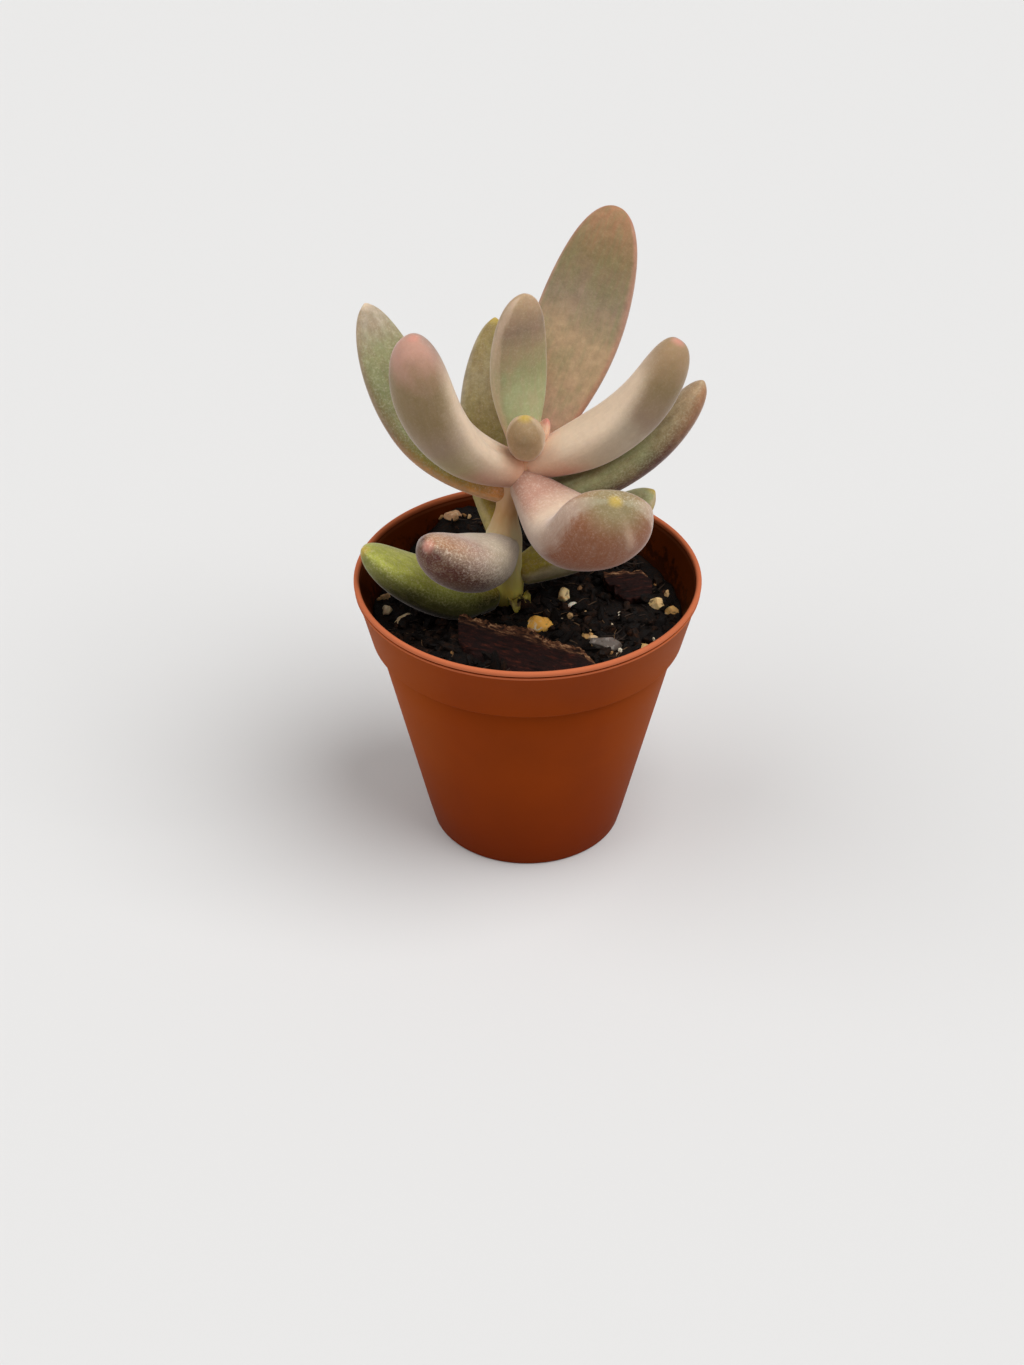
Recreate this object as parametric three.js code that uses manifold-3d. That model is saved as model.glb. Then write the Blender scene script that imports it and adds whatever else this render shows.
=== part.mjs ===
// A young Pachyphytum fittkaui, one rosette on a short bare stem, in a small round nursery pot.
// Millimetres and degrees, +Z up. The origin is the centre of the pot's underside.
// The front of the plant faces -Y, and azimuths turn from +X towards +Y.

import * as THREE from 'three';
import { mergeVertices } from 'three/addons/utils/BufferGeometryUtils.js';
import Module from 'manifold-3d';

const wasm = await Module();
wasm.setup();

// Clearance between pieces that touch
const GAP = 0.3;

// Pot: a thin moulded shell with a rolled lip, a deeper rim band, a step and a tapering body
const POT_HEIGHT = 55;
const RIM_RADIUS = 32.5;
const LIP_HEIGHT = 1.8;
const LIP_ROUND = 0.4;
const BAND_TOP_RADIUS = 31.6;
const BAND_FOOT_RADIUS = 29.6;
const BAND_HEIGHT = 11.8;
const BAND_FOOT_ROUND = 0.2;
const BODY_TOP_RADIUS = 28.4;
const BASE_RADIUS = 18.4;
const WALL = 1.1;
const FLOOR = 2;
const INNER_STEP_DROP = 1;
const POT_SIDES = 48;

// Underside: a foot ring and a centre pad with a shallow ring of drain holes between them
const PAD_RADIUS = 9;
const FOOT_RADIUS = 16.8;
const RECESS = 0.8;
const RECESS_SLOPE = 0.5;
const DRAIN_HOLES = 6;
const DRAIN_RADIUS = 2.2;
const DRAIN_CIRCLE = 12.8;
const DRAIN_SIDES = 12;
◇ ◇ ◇
Task description | Return the material exactly as it stands.

Output |
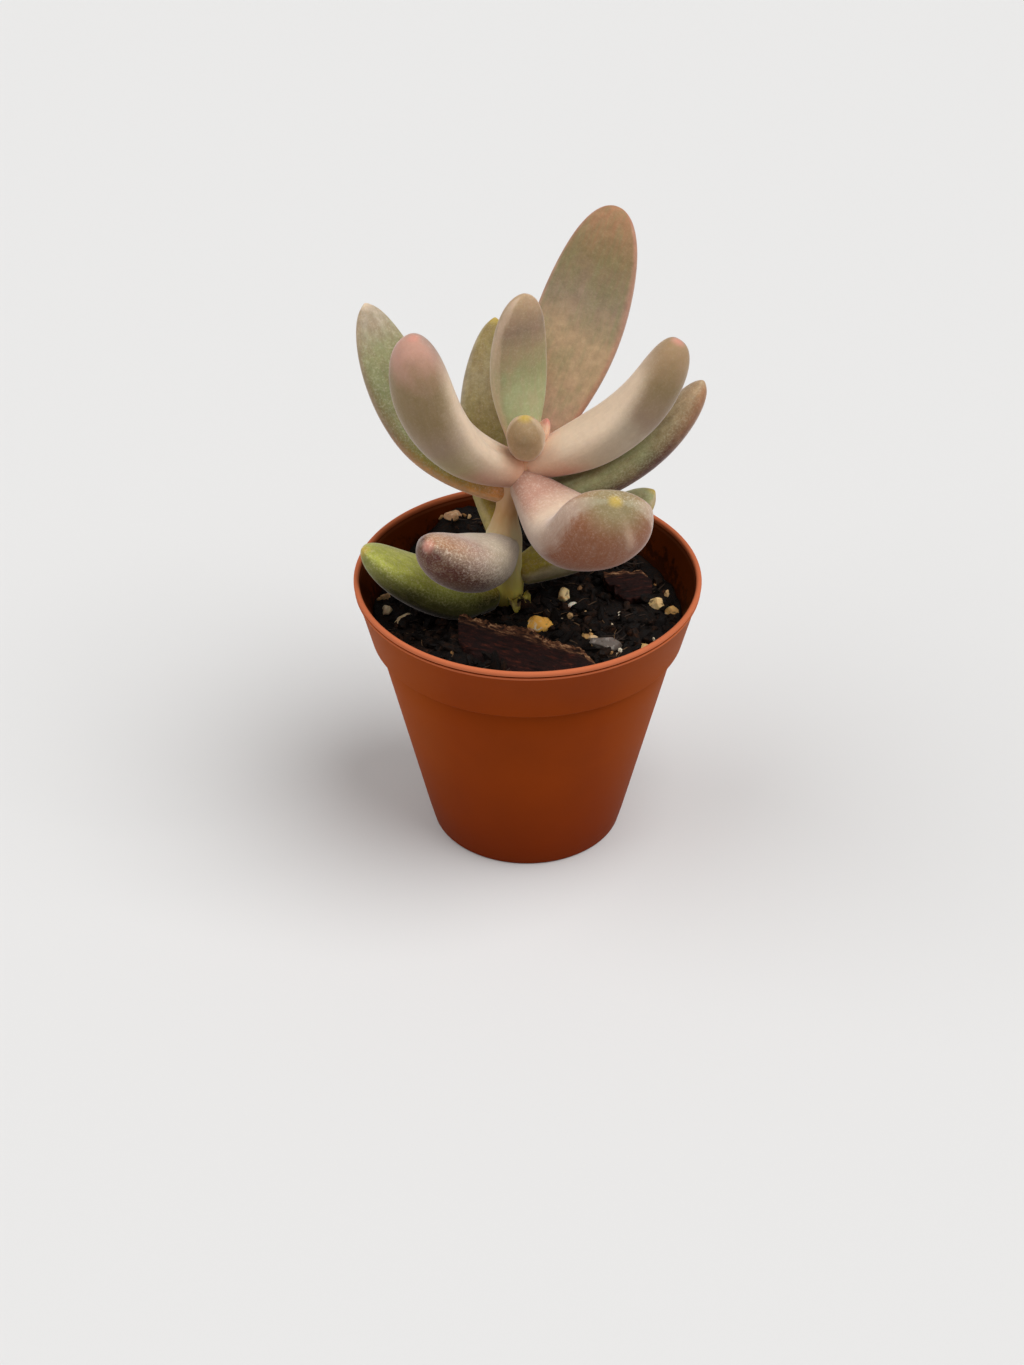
Recreate this object as parametric three.js code that uses manifold-3d. That model is saved as model.glb. Then write the Blender scene script that imports it and adds whatever else this render shows.
=== part.mjs ===
// A young Pachyphytum fittkaui, one rosette on a short bare stem, in a small round nursery pot.
// Millimetres and degrees, +Z up. The origin is the centre of the pot's underside.
// The front of the plant faces -Y, and azimuths turn from +X towards +Y.

import * as THREE from 'three';
import { mergeVertices } from 'three/addons/utils/BufferGeometryUtils.js';
import Module from 'manifold-3d';

const wasm = await Module();
wasm.setup();

// Clearance between pieces that touch
const GAP = 0.3;

// Pot: a thin moulded shell with a rolled lip, a deeper rim band, a step and a tapering body
const POT_HEIGHT = 55;
const RIM_RADIUS = 32.5;
const LIP_HEIGHT = 1.8;
const LIP_ROUND = 0.4;
const BAND_TOP_RADIUS = 31.6;
const BAND_FOOT_RADIUS = 29.6;
const BAND_HEIGHT = 11.8;
const BAND_FOOT_ROUND = 0.2;
const BODY_TOP_RADIUS = 28.4;
const BASE_RADIUS = 18.4;
const WALL = 1.1;
const FLOOR = 2;
const INNER_STEP_DROP = 1;
const POT_SIDES = 48;

// Underside: a foot ring and a centre pad with a shallow ring of drain holes between them
const PAD_RADIUS = 9;
const FOOT_RADIUS = 16.8;
const RECESS = 0.8;
const RECESS_SLOPE = 0.5;
const DRAIN_HOLES = 6;
const DRAIN_RADIUS = 2.2;
const DRAIN_CIRCLE = 12.8;
const DRAIN_SIDES = 12;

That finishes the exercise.